As the New York Stock Exchange complained to the SEC on May 28, selling flash orders for a fee provides "non-public order information to a select class of market participants at the expense of a free and open market system." To use a baseball metaphor, flash orders allow some batters to pay to see the catcher's signals to the pitcher, while the rest of us don't see them. Markets that permit a privileged few to have special access to information cannot maintain their credibility.

Amazingly, it is a loophole in current regulations that allows this unfair practice. This can and should be fixed immediately.

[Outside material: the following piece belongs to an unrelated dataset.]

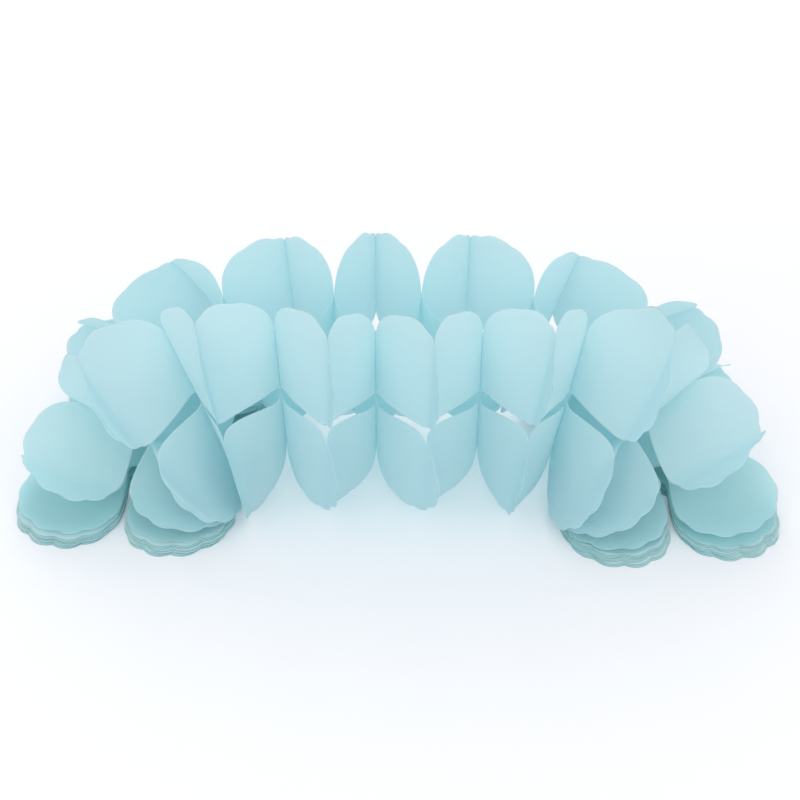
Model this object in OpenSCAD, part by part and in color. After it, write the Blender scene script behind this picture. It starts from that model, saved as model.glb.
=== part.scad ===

Finally, the SEC should establish disclosure and transparency equality: the disclosure requirements that apply to pooled funds worth greater than $100 million should apply uniformly to all, including hedge funds, for both long and short positions. And the level of transparency for order flows should be the same for all.

When millions of Americans have lost so much money in the stock market, how can we expect them to reinvest their savings when Wall Street players continue to make record trading profits by exploiting loopholes using high-speed computers? William Donaldson, former Chairman of the SEC and the New York Stock Exchange, has said "This is where all the money is getting made . . . If an individual investor doesn't have the means to keep up, they're at a huge disadvantage."

America was founded on the principle of equal opportunity. While we should keep encouraging the kind of commercial ingenuity that fuels the prosperity of our financial markets, we must ensure that technology is not employed to advantage one small group over the rest. The SEC must deliver on investor protection to restore the integrity and credibility of America's financial markets.

Mr. Kaufman is a Democratic senator from Delaware.